Model the walk-away versus buyout decision at inception. The calculator’s terminal output should include the purchase option price. Compare this to conservative market value projections for the vehicle class (not specific predictions—directional ranges). If the spread looks favorable, you hold a valuable option; if unfavorable, you’ve locked in overpayment rights. Neither outcome changes the lease structure, but both change how you should think about the contract’s embedded derivatives.


The One Recalculation That Changes Everything

After running the numbers, force the calculator to answer one non-standard question: what is my cost per mile, all-in, including acquisition fee, disposition fee, and my best estimate of excess wear exposure? Compare this figure to your realistic alternative—whether that’s purchase, longer hold periods, or different vehicle classes. Most lease decisions look attractive when framed as monthly payments and indefensible when converted to consumption unit economics. The calculator gives you the raw material; this final transformation is yours alone.
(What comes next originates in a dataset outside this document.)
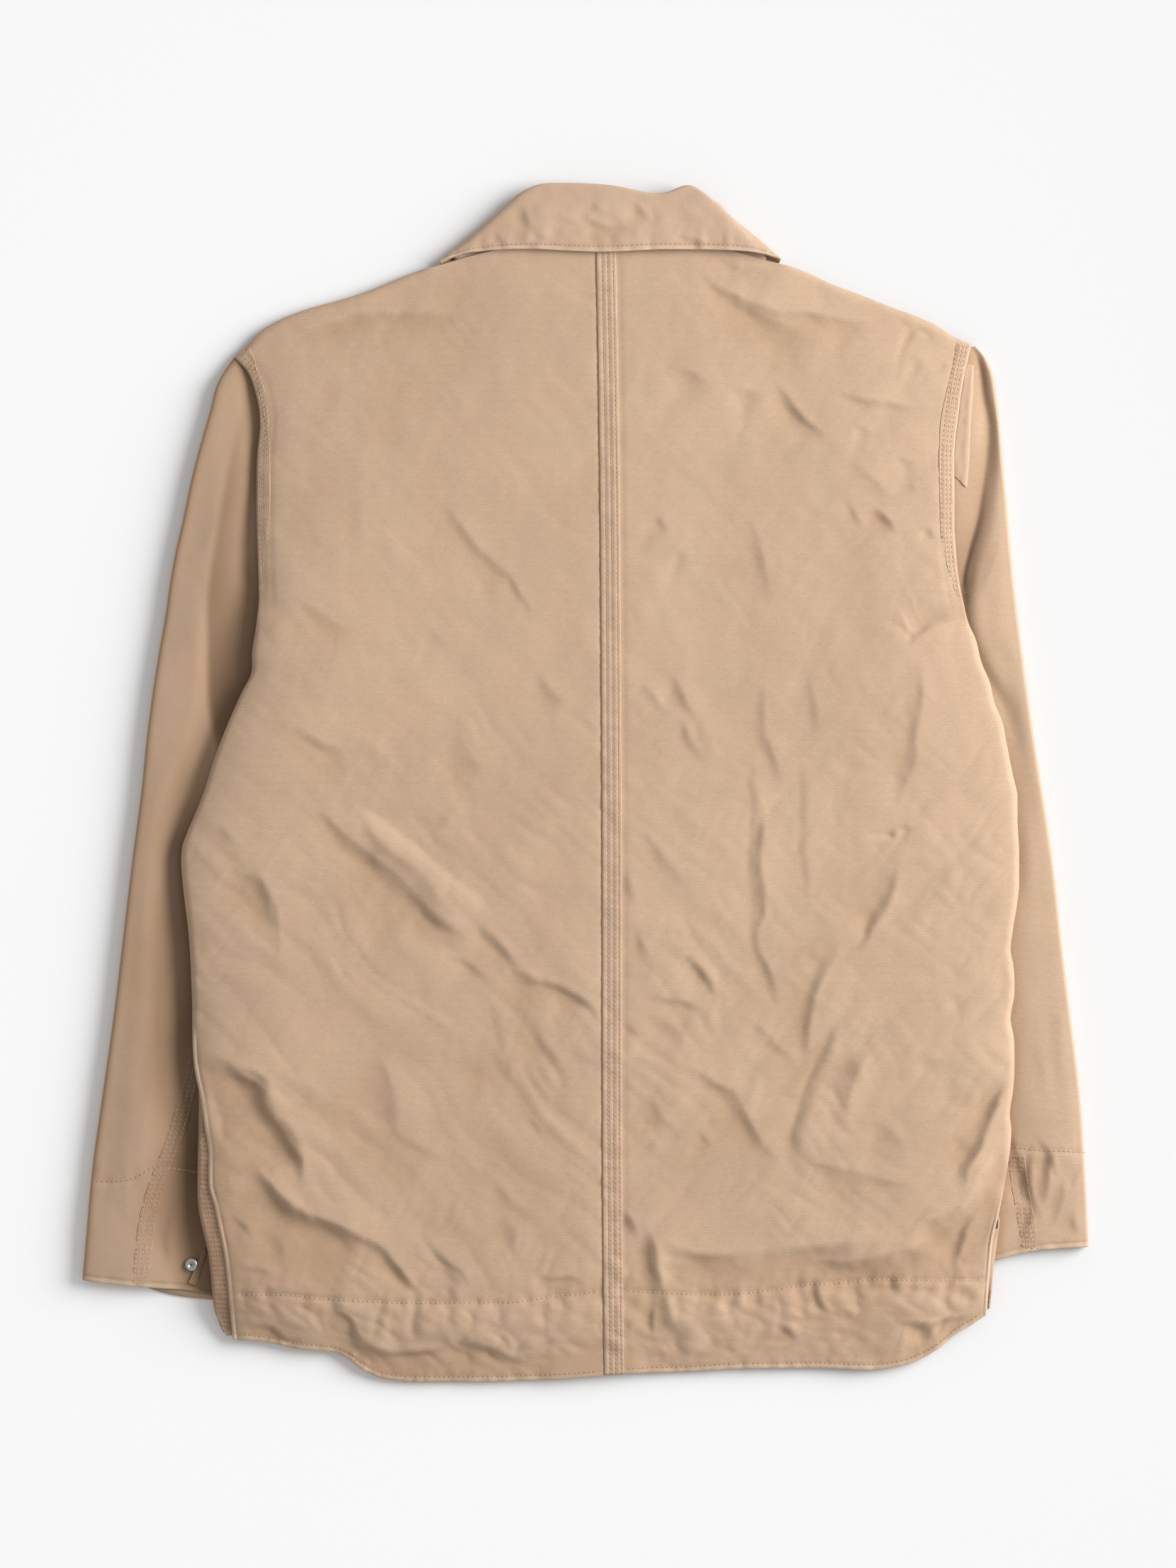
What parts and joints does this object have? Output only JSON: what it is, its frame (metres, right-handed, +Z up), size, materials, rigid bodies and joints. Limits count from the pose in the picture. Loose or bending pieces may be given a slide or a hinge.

This Calculator Shows Direction, Not Advice

This calculator shows direction, not advice. For decisions involving money, consult a CFP or fee-only financial planner who knows your complete balance sheet, liquidity position, and marginal tax situation. Lease structures interact with business use deductions, state tax treatments, and estate considerations in ways no generic tool can capture. The outputs here are rough estimates for orientation only—not accurate, definitive, or sufficient for any specific transaction.